United States v. Hamilton

Citation233 F. 685
PartiesUNITED STATES ex rel. LYNN v. HAMILTON et al.
Decision Date04 November 1915
CourtU.S. District Court — Western District of New York

Habeas corpus to inquire into the legality of the arrest and imprisonment of Wilford Kennedy and Nelson Hare, charged with violation of the Conservation Law of the state of New York. Upon the hearing the relator appeared by George P. Decker Esq., and the respondents by A. F. Jenks, Deputy Attorney General. After hearing oral arguments, the court held the case to enable counsel to prepare and file with the court written briefs on the law questions involved. The Attorney General, having reached the conclusion that the prisoners should be discharged, has prepared the following memorandum to be filed with the other papers herein:

General Statement.

Wilford Kennedy and Nelson Hare are Indians by blood and members of the Seneca Nation, residing on the Cattaraugus reservation located in the counties of Erie and Cattaraugus in the state of New York. These Indians were arrested April 21, 1915, by Leon W. Paxon and Albert Stadelmeir, state game protectors while fishing with a net in Cattaraugus creek and within the boundaries of the Cattaraugus reservation, and were charged with fishing with a net or seine without a license, and in violation of section 176 of the Conservation Law of the state of New York (Laws 1911, c. 647, as amended by Laws 1913, c 508).
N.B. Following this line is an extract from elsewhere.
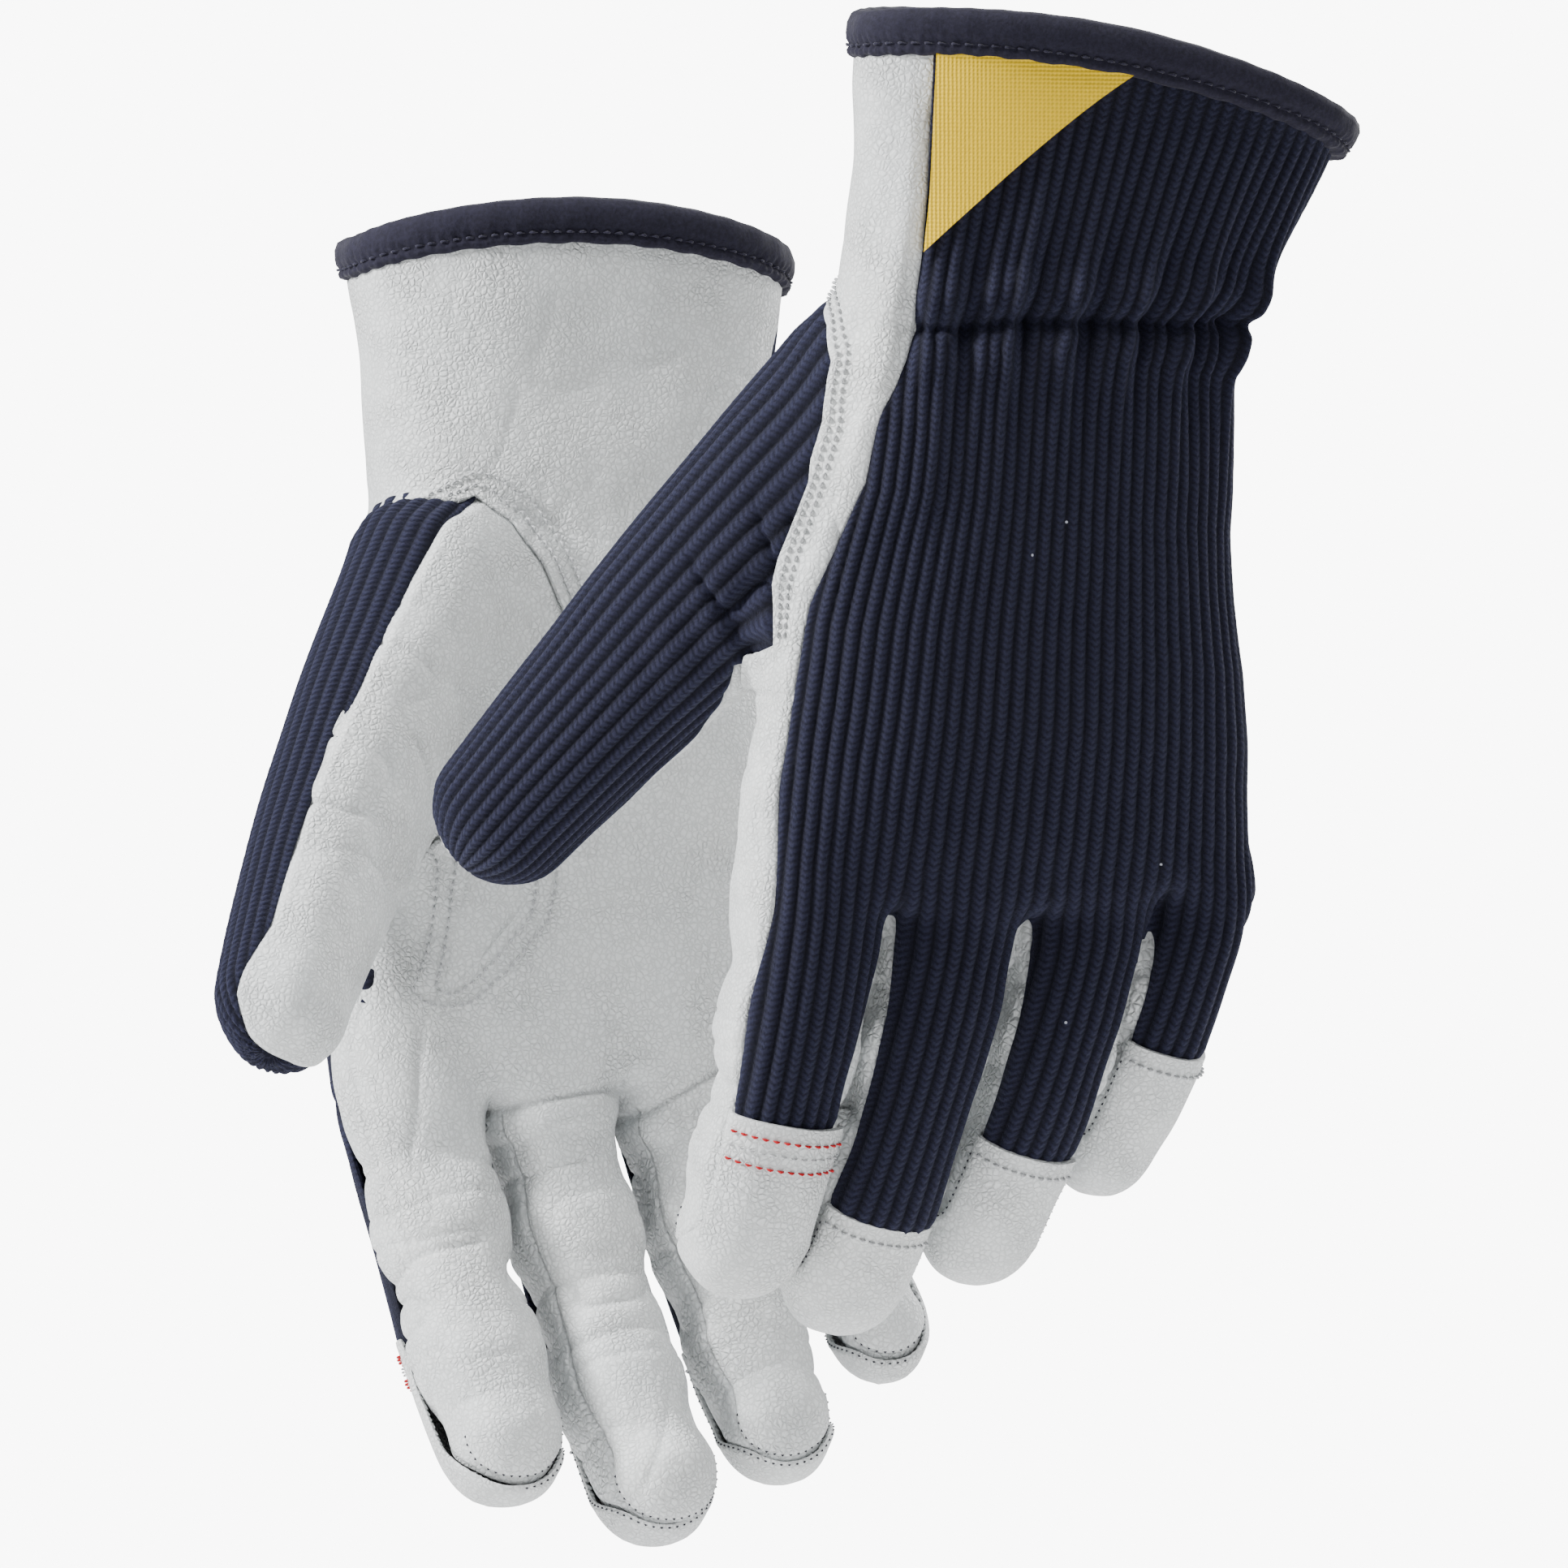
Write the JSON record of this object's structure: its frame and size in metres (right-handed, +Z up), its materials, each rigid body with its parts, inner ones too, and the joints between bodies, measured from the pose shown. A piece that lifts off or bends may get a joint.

While said Indians were being arraigned before Chief Justice William Brennan in the City Court of Buffalo, a writ of habeas corpus was sued out at the instance of the United States government to test the legality of the arrest and imprisonment. The facts, as above outlined are undisputed.

The precise question is whether the Conservation Law of the state of New York extends to Indians maintaining their tribal relations and residing upon an Indian reservation within the limits of the state. The status of Indian tribes and their relation to the federal and state governments have frequently been subjects of judicial investigation. It is necessary to examine somewhat in detail the early history of these tribes and the dealings of the general and state governments with them.
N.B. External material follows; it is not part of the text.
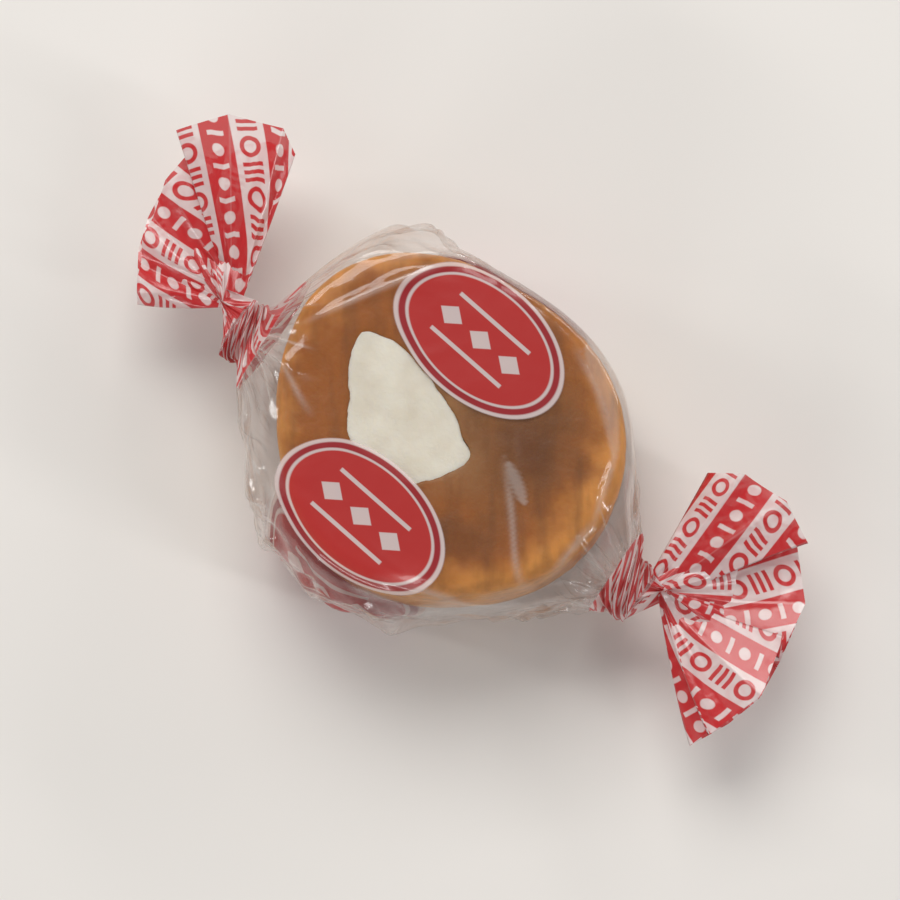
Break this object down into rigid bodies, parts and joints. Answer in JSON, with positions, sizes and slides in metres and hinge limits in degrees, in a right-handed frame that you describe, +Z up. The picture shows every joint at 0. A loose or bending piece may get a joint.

At the time of the formation of the federal government several of the Indian tribes found here were powerful and warlike, and it was found expedient to treat them as possessing some of the attributes of sovereignty, and to deal with them as nations by entering into treaties with them. Later treaties with the Indian tribes were superseded by federal legislation, by which the remnants of the tribes were subjected to the general government and located upon Indian reservations.

It has been the policy of the general government to guarantee to the Indian tribes control over their internal and social affairs including jurisdiction, in certain cases, to punish crimes when committed upon the reservations. This policy was manifested by Congress in the enactment of section 2146 of the Revised Statutes (Comp. St. 1913, Sec. 4149); and for the purpose of their protection, and to allow them to pursue their accustomed life unmolested, Congress, under its constitutional power to regulate commerce with the Indian tribes, passed appropriate legislation forbidding general intercourse between them and the whites.
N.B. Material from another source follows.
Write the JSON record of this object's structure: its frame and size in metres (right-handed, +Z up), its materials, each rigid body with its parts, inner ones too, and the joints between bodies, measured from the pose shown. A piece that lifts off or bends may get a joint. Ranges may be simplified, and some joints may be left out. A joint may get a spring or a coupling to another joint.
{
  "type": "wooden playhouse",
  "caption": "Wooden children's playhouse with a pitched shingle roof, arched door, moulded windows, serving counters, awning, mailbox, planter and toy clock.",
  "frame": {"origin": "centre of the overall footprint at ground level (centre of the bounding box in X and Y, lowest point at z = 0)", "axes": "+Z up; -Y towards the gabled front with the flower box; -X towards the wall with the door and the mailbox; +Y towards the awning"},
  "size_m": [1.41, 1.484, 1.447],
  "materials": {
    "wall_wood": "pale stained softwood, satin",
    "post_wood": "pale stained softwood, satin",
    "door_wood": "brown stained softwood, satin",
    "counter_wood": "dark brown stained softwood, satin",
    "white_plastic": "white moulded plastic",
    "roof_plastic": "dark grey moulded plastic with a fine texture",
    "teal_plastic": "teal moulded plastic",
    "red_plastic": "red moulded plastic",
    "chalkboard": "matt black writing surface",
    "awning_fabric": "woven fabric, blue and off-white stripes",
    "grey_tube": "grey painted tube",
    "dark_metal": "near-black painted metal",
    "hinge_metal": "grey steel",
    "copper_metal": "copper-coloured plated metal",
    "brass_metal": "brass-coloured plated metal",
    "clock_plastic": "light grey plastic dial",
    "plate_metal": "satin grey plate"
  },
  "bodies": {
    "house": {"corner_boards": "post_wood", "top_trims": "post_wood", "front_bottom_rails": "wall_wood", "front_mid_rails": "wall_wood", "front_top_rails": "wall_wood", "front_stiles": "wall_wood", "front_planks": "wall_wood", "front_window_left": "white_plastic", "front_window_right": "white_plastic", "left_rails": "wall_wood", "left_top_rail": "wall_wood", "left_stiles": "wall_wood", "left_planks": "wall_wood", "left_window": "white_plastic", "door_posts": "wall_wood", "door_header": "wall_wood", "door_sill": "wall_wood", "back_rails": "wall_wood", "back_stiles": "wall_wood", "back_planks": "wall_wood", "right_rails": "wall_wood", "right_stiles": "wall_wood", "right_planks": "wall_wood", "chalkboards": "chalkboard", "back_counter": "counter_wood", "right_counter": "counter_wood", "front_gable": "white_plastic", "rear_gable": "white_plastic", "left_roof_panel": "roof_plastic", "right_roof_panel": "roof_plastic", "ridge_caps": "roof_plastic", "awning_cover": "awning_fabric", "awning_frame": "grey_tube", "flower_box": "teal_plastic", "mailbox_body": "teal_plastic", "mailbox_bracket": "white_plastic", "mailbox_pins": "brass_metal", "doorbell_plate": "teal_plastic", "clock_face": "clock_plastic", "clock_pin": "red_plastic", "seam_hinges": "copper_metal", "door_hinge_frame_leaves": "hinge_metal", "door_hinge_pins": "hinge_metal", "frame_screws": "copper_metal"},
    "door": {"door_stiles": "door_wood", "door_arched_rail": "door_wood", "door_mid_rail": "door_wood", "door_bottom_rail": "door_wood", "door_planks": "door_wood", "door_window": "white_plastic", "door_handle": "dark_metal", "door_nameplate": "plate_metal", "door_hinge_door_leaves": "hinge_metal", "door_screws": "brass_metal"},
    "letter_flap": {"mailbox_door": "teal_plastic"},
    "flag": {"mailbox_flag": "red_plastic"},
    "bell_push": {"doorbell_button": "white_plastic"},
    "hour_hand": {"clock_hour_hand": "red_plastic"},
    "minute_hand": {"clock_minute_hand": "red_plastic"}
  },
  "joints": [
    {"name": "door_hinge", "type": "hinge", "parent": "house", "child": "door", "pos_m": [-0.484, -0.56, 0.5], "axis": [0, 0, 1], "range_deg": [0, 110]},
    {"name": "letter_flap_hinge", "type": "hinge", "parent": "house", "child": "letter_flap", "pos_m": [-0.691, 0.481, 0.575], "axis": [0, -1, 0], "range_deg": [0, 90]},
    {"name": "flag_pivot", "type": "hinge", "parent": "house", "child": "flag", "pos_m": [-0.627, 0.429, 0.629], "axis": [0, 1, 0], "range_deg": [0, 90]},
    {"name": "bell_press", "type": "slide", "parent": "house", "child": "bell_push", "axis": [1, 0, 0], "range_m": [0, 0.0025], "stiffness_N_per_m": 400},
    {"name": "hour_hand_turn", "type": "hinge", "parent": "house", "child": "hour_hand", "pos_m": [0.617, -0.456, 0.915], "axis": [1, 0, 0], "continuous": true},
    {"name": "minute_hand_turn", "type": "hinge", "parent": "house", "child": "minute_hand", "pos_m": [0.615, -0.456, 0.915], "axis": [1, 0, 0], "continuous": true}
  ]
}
I. The attitude of certain states.

Several of the states, however, did not concede that the power granted to the federal government to make treaties and to regulate commerce with the Indian tribes deprived them of jurisdiction over them when residing upon reservations within their borders, and therefore sought by statute to extend their laws over them. Thus in State v. Tassels, Dud. 239, a Georgia case, it was held that Indians were not constitutional objects of the treaty-making power of the United States, but were wards of the state within whose boundaries they were domiciled. In State v. Ta-cha-na-tah, 64 N.C. 614, it was held that the criminal laws of North Carolina extended over the Indian tribes. A similar doctrine was laid down by the Supreme Court of Wisconsin. State v. Doxtater, 47 Wis. 278, 2 N.W. 439; State v. Harris, 47 Wis. 298, 2 N.W. 543. And in New York it was held by the County Court of Cattaraugus County that Indians residing upon reservations within the state were subject to the Forest, Fish and Game Law of the state. People v. Pierce, 18 Misc.Rep. 83, 41 N.Y.Supp. 858.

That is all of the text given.